_YOUR INSTRUCTIONS_
Begin with the first line of the listing and quote every line through the one containing "solid_shank], CLAMP_REACH, CLAMP_COUNT)"; give only those lines.

_COLLECTED DATA_
>> BEGIN
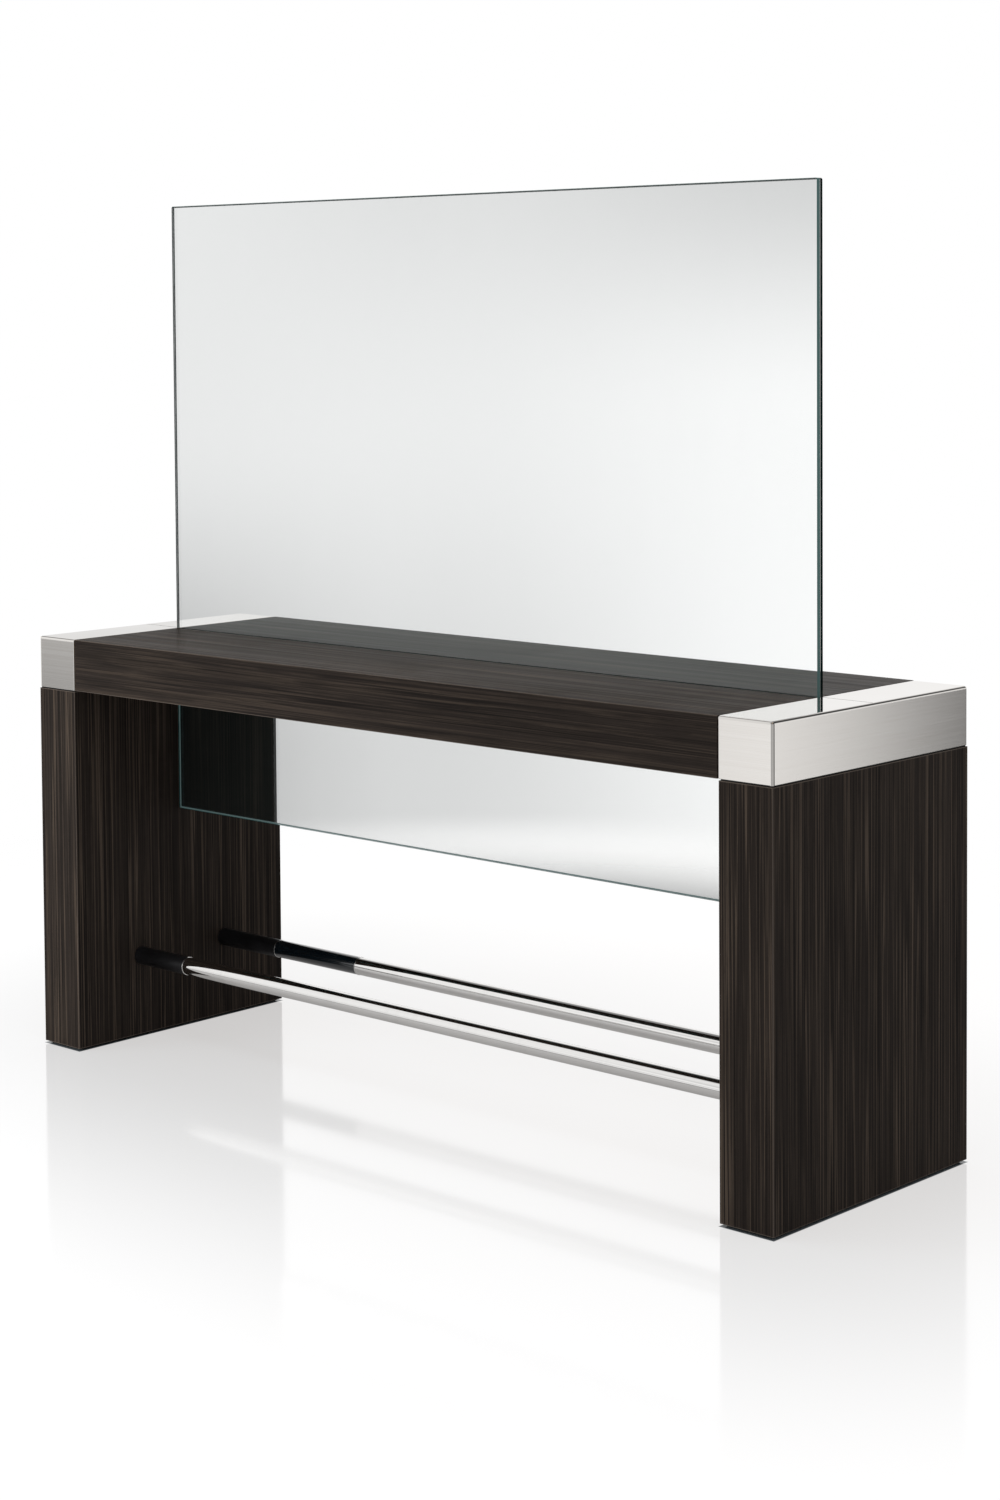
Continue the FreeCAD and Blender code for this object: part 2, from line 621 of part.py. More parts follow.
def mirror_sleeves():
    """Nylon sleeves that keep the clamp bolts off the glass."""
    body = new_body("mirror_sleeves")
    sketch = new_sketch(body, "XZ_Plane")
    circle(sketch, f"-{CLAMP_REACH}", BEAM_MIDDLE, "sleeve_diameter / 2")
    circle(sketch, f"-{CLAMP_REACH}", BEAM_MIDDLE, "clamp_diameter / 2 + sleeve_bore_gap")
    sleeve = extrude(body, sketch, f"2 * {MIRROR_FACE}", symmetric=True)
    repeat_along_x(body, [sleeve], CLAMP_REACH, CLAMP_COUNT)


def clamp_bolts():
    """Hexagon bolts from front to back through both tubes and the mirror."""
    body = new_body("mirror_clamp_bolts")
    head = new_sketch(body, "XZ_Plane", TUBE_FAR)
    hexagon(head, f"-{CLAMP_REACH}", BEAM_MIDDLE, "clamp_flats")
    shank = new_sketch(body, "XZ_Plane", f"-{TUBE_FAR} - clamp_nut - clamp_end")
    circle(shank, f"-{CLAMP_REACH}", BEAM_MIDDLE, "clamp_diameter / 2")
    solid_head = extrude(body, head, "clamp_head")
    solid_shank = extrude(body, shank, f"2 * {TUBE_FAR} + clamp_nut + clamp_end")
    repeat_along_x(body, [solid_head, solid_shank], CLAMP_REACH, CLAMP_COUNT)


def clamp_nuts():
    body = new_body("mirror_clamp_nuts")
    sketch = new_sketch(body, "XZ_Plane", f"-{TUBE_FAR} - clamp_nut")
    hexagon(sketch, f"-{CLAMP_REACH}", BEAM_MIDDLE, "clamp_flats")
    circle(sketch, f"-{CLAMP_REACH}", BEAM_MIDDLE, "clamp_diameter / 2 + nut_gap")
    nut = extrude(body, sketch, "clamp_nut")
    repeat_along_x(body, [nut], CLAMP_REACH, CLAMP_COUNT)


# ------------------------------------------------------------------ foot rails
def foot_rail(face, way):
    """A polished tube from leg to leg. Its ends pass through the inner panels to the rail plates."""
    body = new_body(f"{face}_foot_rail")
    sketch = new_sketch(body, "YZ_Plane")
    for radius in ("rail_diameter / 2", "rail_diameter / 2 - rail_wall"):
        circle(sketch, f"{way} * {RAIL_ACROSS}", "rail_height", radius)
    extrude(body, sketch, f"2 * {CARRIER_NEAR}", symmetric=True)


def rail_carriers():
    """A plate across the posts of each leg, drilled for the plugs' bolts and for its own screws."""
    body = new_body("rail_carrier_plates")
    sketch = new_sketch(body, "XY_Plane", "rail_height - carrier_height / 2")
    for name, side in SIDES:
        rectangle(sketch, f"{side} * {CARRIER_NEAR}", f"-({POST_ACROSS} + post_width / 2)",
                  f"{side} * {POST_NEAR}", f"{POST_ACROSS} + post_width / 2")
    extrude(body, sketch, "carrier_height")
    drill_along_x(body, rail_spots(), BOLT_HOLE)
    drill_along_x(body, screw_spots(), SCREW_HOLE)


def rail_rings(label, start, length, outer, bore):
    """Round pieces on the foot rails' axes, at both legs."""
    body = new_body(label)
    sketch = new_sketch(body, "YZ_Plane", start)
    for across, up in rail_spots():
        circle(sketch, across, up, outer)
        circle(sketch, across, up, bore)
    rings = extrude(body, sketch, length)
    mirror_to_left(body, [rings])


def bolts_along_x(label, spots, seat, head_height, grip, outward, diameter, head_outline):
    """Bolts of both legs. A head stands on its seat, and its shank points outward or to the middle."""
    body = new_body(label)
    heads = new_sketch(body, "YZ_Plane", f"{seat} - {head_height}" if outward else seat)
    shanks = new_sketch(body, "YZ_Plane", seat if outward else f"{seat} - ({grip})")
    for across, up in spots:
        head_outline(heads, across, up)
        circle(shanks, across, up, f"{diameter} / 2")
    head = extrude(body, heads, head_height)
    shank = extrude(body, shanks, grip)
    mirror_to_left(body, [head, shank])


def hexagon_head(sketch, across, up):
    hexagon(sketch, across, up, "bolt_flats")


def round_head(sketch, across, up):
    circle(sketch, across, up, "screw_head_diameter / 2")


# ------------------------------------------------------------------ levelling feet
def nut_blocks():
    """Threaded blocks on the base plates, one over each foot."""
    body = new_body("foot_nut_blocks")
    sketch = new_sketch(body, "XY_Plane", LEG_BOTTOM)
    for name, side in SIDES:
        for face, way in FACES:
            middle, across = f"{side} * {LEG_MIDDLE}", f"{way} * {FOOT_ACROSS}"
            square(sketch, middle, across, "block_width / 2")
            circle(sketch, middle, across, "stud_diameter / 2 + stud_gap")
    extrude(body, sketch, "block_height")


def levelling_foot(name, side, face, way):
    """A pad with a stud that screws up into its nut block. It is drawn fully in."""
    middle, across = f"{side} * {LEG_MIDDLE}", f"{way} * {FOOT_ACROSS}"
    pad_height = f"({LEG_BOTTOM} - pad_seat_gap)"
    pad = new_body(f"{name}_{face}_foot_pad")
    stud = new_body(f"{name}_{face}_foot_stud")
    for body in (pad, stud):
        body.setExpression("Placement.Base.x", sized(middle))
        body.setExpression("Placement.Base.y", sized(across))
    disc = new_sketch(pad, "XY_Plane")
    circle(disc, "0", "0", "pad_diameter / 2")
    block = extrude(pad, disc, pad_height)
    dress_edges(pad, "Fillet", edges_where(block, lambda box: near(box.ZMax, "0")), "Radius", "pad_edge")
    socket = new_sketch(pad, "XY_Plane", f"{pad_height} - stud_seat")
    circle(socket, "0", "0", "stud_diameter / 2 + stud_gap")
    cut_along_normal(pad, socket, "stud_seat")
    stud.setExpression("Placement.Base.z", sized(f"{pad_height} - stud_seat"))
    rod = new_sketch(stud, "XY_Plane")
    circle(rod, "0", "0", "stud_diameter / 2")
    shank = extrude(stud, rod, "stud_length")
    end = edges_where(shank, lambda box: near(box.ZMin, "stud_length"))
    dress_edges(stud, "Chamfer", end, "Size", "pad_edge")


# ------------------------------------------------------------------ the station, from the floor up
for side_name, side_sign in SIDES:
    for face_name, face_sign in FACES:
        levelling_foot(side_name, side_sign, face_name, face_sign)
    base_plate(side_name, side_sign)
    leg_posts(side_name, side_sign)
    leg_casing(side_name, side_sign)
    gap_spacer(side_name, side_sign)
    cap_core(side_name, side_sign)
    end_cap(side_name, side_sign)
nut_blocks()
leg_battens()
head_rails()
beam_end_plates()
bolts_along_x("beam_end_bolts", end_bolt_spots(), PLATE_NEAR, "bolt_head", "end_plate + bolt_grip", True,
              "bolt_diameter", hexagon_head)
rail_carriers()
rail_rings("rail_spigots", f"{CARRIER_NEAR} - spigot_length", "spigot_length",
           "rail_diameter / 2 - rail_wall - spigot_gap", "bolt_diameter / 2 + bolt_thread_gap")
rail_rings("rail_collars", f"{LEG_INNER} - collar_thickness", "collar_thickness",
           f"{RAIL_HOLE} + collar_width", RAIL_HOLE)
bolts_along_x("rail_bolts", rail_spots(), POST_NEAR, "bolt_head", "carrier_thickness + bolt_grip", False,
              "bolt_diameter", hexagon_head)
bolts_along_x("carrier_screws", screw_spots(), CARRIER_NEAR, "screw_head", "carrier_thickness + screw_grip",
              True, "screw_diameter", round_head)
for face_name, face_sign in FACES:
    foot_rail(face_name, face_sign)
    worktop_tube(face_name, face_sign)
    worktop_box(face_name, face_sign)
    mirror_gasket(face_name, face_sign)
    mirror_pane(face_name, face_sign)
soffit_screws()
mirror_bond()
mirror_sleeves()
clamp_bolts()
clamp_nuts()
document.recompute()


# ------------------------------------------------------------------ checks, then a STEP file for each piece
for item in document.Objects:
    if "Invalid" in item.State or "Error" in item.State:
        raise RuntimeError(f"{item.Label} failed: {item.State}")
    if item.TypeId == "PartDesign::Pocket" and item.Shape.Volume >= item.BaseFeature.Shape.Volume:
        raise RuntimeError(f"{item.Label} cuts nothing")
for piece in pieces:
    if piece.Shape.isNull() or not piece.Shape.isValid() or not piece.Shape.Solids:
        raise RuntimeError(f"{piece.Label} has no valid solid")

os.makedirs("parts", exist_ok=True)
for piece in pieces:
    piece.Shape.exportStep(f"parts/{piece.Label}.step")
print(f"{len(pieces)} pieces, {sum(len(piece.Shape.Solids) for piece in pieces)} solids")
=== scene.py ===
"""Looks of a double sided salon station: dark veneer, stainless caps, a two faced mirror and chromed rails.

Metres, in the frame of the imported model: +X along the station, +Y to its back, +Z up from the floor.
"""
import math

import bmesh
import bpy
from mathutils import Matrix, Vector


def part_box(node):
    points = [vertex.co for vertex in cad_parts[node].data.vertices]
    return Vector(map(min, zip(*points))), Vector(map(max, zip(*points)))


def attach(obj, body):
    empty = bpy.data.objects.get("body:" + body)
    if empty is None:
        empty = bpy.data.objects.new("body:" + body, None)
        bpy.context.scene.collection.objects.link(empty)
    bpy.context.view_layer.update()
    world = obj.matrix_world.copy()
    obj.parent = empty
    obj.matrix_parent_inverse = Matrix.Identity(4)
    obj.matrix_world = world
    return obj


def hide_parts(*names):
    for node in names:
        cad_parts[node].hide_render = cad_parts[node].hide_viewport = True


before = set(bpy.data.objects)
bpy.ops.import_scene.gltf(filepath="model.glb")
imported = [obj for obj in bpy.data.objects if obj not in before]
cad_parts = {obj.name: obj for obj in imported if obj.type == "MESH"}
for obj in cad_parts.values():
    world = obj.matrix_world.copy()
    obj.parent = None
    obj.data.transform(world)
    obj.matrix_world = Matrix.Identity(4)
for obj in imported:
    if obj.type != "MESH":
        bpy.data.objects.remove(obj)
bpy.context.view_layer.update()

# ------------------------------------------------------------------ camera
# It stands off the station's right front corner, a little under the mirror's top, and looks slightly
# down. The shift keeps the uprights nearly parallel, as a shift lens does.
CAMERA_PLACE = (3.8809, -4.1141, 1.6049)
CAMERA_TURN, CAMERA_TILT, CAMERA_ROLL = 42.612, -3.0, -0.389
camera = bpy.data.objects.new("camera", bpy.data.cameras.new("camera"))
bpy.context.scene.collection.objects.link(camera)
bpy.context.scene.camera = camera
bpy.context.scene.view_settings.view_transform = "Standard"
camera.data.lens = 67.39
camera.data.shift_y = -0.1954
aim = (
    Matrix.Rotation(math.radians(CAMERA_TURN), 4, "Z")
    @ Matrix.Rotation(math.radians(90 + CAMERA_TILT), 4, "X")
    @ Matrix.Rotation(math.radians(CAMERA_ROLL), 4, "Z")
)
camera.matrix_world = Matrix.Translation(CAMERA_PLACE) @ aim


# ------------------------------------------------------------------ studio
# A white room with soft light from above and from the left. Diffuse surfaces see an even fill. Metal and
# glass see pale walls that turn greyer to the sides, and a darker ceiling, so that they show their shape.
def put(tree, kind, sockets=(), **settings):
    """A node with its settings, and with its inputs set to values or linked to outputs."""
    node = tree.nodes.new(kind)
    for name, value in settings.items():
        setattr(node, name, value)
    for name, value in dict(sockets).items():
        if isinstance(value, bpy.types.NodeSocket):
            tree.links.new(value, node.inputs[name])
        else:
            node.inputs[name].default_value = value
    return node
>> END
_ANSWER TO THIS TASK_
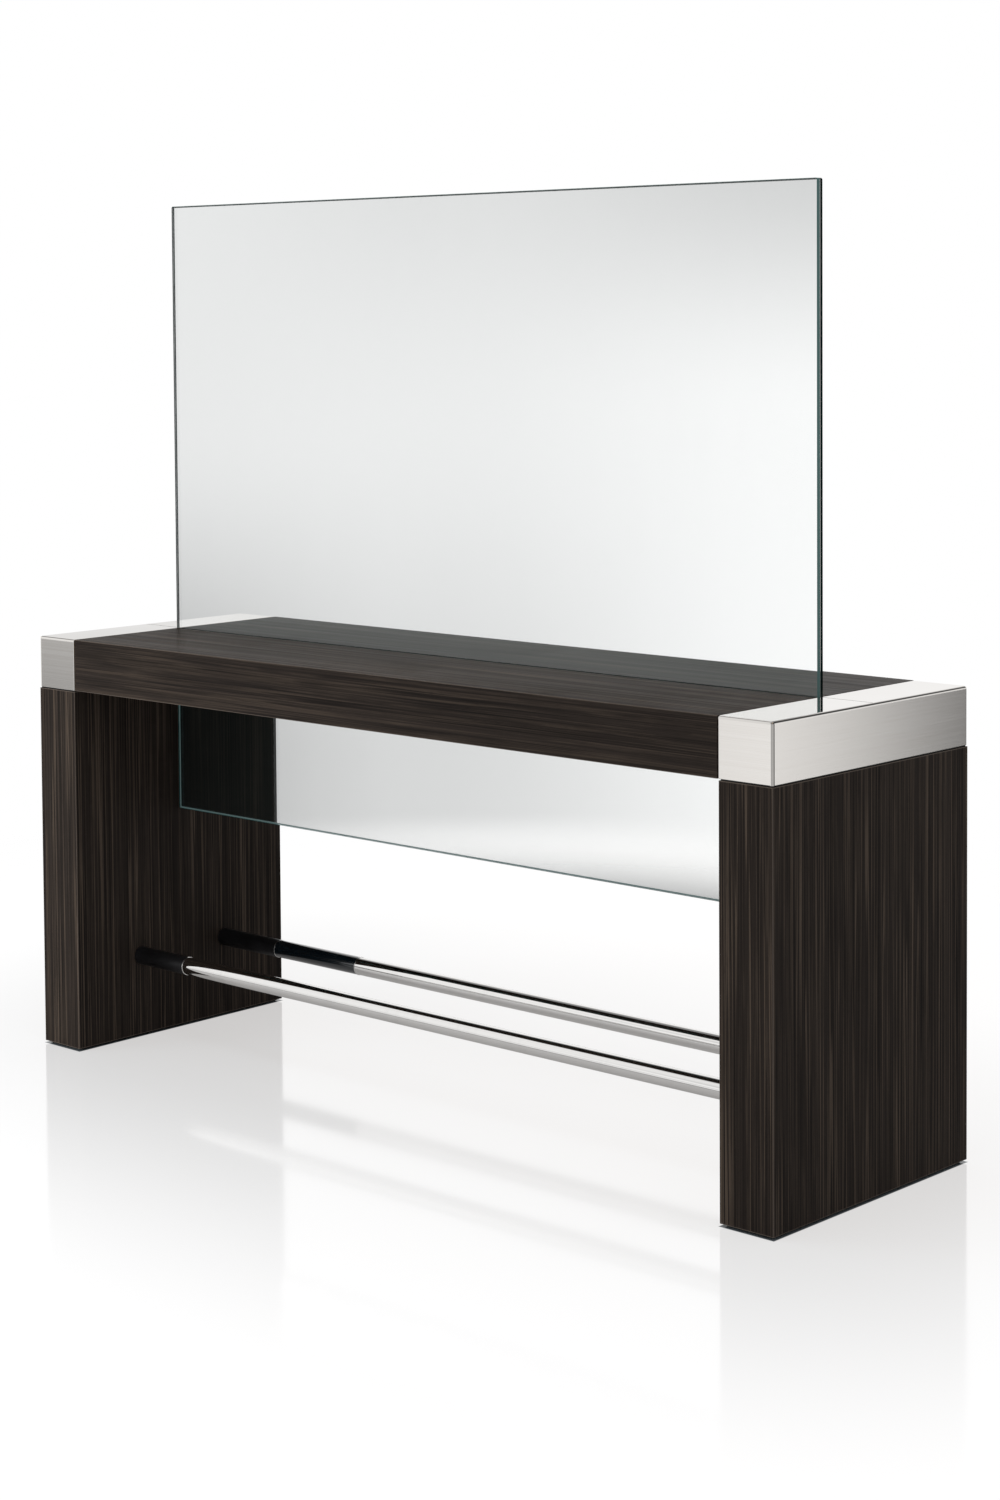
Continue the FreeCAD and Blender code for this object: part 2, from line 621 of part.py. More parts follow.
def mirror_sleeves():
    """Nylon sleeves that keep the clamp bolts off the glass."""
    body = new_body("mirror_sleeves")
    sketch = new_sketch(body, "XZ_Plane")
    circle(sketch, f"-{CLAMP_REACH}", BEAM_MIDDLE, "sleeve_diameter / 2")
    circle(sketch, f"-{CLAMP_REACH}", BEAM_MIDDLE, "clamp_diameter / 2 + sleeve_bore_gap")
    sleeve = extrude(body, sketch, f"2 * {MIRROR_FACE}", symmetric=True)
    repeat_along_x(body, [sleeve], CLAMP_REACH, CLAMP_COUNT)


def clamp_bolts():
    """Hexagon bolts from front to back through both tubes and the mirror."""
    body = new_body("mirror_clamp_bolts")
    head = new_sketch(body, "XZ_Plane", TUBE_FAR)
    hexagon(head, f"-{CLAMP_REACH}", BEAM_MIDDLE, "clamp_flats")
    shank = new_sketch(body, "XZ_Plane", f"-{TUBE_FAR} - clamp_nut - clamp_end")
    circle(shank, f"-{CLAMP_REACH}", BEAM_MIDDLE, "clamp_diameter / 2")
    solid_head = extrude(body, head, "clamp_head")
    solid_shank = extrude(body, shank, f"2 * {TUBE_FAR} + clamp_nut + clamp_end")
    repeat_along_x(body, [solid_head, solid_shank], CLAMP_REACH, CLAMP_COUNT)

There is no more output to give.